EXAMPLE 2.6: Calculate the pore pressure $P_p$ and overpressure parameter $\lambda_p$ in a muddy sediment located offshore with porosity $\phi = 0.298$. The total depth is 2000 m and the water depth is 500 m (assume a lithostatic gradient of 22 MPa/km below the seafloor). Laboratory tests indicate a compaction curve with parameters $\beta = 3.2 \times 10^{-2}$ MPa$^{-1}$ and $\phi_0 = 0.38$. How much higher than expected hydrostatic value is the pore pressure?

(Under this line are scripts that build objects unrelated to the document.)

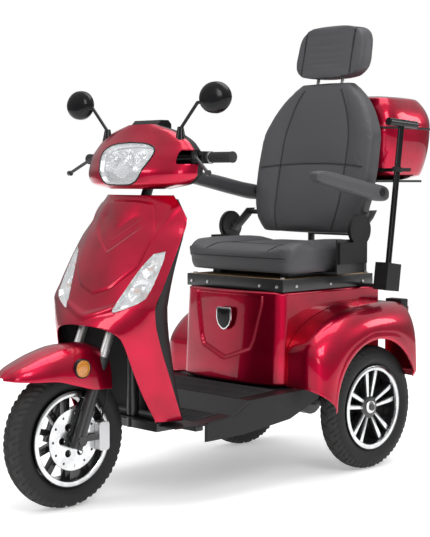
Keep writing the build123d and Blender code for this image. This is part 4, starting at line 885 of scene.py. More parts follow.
    def build(self) -> None:
        """Make the three tyres and rims."""
        self.rim(Side.FRONT, "front_rim", "front_wheel")
        self.rim(Side.LEFT, "rear_rim_left", "rear_wheel_left")
        self.rim(Side.RIGHT, "rear_rim_right", "rear_wheel_right")
        self.tyre(Side.FRONT, "front_tyre", "front_wheel")
        self.tyre(Side.LEFT, "rear_tyre_left", "rear_wheel_left")
        self.tyre(Side.RIGHT, "rear_tyre_right", "rear_wheel_right")


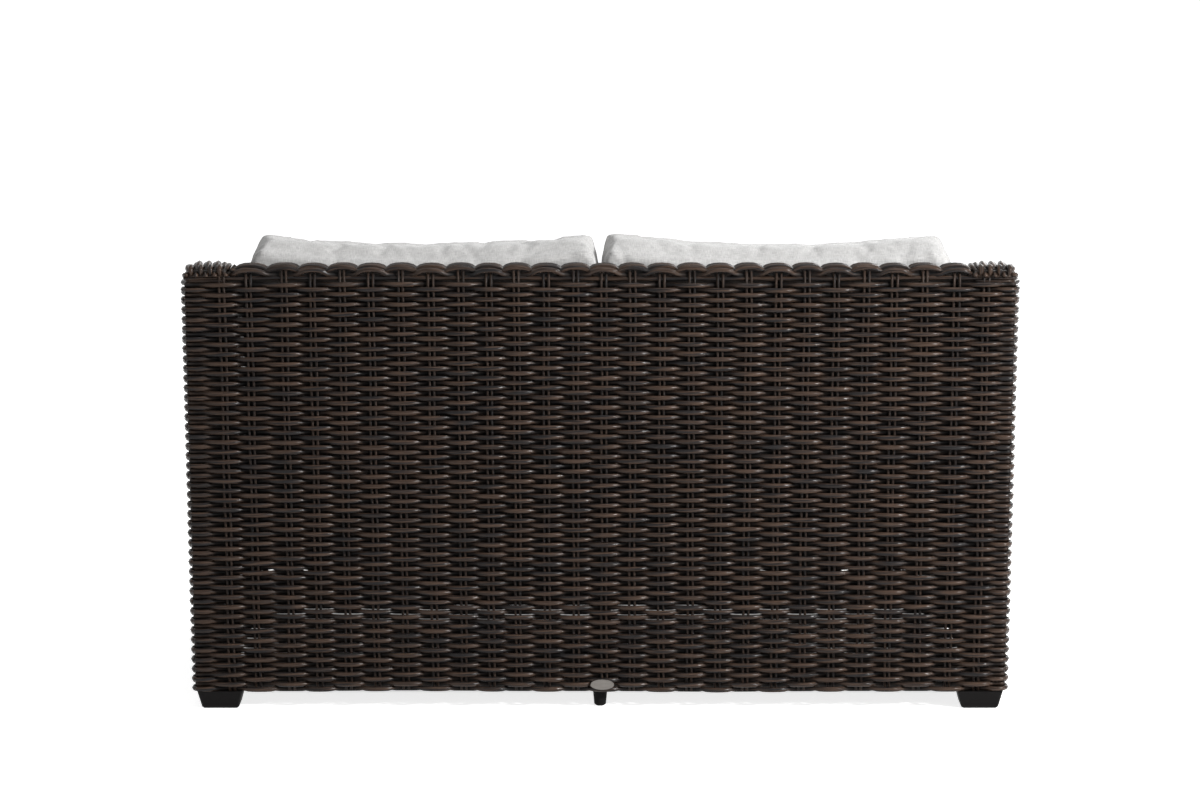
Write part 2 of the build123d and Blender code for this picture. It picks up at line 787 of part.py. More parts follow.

First, calculate total vertical stress:

$\displaystyle S_v = 10$    MPa/km$\displaystyle \times 0.5$    km$\displaystyle + 22$    MPa/km$\displaystyle \times 1.5$    km$\displaystyle = 38$    MPa$\displaystyle .$    

Second, calculate effective vertical stress from using the measured porosity and Equation 2.19:

$\displaystyle \sigma_v = - \frac{\ln \left( \phi / \phi_o \right)}{\beta} = 7.6$    MPa$\displaystyle .$    

Third, calculate pore pressure from $S_v = \sigma_v + P_p$, so

$\displaystyle P_p = S_v - \sigma_v =
38$    MPa$\displaystyle - 7.6$    MPa$\displaystyle = 30.40$    MPa$\displaystyle .$    

Hence, the overpressure parameter is

$\displaystyle \lambda_p = \frac{P_p}{S_v} = \frac{30.40 \text{ MPa}}{38 \text{ MPa}} = 0.8. \: \: \blacksquare$    

2.2.3 Reservoir depletion

Opposite to overpressure, “underpressure” occurs when pore pressure is lower than hydrostatic. The most common reason of underpressure is reservoir depletion. In compartmentalized reservoirs with poor water recharge drive, pore pressure may stay low for long periods of time. Reservoir depletion usually brings along lower total horizontal stresses which lower the fracture gradient and make drilling problematic because of decreased difficulty to create open-mode fractures.

Figure 2.19: Example of decreased fracture pressure (between 5,100 ft and 5,400 ft) due to depletion of sandy intervals.